[START OF STORED DATA]
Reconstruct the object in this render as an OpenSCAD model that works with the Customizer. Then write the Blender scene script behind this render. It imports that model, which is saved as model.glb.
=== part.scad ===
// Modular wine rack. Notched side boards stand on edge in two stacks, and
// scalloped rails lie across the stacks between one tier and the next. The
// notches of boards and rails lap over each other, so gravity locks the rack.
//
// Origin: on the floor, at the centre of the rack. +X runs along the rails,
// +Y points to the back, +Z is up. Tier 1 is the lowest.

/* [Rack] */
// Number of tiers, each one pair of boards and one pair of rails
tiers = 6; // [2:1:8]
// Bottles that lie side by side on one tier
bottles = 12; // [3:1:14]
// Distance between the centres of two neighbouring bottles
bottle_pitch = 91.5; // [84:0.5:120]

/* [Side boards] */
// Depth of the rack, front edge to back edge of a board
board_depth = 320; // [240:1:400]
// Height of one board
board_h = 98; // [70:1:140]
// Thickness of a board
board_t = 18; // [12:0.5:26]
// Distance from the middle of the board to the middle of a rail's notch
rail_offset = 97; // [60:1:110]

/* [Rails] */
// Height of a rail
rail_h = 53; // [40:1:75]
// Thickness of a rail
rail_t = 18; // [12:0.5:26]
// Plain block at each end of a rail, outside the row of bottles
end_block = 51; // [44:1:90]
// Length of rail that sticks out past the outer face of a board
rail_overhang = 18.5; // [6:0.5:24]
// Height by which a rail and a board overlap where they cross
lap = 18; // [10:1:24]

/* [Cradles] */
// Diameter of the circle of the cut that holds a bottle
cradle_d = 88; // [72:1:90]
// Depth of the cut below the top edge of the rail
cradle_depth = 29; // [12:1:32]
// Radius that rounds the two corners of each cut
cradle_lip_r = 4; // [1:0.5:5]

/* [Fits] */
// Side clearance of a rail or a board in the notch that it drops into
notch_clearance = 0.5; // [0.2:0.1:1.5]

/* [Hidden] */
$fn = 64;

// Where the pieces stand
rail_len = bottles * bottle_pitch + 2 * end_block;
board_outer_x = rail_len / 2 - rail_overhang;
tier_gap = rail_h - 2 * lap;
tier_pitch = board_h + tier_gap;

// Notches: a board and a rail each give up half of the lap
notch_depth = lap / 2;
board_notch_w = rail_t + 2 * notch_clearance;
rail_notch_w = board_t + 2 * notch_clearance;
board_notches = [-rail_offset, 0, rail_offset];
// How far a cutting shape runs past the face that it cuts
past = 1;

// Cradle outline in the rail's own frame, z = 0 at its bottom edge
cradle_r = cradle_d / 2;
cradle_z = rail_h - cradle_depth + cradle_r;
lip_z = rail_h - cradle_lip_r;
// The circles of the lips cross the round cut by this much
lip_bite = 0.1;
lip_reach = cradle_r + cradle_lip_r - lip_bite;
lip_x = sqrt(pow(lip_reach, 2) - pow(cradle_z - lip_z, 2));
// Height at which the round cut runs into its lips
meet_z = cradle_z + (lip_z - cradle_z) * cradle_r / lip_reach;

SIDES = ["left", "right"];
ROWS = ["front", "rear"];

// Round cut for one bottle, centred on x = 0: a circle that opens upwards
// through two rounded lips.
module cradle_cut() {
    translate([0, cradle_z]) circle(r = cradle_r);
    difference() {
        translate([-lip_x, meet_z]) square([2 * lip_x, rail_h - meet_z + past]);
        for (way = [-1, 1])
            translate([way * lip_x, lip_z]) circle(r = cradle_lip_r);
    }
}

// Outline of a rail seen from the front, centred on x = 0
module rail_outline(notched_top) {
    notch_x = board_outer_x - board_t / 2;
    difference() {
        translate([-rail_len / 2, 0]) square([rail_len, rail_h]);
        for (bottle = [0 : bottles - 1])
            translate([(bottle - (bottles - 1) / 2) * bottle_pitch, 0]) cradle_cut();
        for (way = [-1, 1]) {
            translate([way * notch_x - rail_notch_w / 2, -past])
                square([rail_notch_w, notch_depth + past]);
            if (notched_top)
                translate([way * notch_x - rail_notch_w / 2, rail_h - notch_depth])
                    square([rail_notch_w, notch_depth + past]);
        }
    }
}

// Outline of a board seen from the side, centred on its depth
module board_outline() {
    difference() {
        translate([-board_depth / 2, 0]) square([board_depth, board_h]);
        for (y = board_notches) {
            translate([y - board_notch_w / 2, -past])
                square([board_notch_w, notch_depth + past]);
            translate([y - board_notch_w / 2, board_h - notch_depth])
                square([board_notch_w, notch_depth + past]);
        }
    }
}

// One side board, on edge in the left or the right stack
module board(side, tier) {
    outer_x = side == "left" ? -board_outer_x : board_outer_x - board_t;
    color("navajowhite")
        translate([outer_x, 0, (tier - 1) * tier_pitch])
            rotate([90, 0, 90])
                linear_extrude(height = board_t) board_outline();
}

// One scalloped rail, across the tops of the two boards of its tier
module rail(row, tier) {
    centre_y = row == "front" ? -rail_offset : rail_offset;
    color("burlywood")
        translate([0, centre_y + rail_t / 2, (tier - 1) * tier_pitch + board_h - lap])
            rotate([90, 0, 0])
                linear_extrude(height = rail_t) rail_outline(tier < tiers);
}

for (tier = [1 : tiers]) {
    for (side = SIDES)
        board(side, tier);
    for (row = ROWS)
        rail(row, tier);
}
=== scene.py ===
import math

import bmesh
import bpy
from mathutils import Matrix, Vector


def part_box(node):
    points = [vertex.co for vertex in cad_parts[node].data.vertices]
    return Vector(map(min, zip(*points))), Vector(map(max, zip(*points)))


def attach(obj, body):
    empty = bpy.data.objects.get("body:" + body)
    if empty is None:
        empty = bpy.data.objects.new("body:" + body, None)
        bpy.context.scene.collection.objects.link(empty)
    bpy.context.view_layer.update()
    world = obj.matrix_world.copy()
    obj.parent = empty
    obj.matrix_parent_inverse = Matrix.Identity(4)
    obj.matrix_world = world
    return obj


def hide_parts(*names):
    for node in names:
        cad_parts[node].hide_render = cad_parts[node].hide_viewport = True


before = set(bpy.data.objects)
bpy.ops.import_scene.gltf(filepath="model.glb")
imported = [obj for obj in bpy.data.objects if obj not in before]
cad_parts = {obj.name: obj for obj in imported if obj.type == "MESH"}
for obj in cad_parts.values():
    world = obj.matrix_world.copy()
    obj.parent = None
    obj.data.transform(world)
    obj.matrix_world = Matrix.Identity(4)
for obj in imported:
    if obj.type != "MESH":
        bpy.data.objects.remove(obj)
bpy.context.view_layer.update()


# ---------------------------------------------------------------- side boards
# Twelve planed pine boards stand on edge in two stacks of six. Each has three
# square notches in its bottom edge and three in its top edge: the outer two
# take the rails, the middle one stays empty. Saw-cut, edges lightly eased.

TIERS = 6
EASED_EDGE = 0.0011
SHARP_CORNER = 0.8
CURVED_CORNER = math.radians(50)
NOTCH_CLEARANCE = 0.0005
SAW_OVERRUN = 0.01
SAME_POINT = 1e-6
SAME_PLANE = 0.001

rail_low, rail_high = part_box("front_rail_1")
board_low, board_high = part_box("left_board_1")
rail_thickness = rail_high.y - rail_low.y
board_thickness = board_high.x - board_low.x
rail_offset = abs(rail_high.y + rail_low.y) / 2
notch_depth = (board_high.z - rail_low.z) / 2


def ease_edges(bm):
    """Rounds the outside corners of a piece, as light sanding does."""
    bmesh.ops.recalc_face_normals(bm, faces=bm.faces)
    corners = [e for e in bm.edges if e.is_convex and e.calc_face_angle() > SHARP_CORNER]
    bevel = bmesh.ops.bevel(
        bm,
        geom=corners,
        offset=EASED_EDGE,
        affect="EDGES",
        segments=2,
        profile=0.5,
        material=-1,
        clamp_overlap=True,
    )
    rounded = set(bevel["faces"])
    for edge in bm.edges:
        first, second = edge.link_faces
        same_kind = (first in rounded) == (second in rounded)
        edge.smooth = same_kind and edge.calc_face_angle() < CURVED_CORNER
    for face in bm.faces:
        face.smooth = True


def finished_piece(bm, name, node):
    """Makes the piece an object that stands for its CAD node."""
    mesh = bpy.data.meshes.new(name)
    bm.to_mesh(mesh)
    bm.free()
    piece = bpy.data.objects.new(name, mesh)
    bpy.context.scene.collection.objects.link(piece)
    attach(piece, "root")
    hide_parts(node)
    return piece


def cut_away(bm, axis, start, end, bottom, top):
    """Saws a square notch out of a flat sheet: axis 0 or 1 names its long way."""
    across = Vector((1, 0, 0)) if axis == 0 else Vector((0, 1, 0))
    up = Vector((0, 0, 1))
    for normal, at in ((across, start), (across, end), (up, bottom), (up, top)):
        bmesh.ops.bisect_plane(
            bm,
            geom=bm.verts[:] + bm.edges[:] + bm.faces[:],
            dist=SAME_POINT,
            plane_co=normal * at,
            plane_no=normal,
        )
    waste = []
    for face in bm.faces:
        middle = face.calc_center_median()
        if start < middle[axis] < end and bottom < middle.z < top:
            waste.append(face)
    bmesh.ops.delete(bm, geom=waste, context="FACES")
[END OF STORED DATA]
Please print the material above exactly as it appears, from its first line through the line containing "is the lowest.", inclusive, and stop there.

▶ [RESPONSE TO THIS TASK]:
Reconstruct the object in this render as an OpenSCAD model that works with the Customizer. Then write the Blender scene script behind this render. It imports that model, which is saved as model.glb.
=== part.scad ===
// Modular wine rack. Notched side boards stand on edge in two stacks, and
// scalloped rails lie across the stacks between one tier and the next. The
// notches of boards and rails lap over each other, so gravity locks the rack.
//
// Origin: on the floor, at the centre of the rack. +X runs along the rails,
// +Y points to the back, +Z is up. Tier 1 is the lowest.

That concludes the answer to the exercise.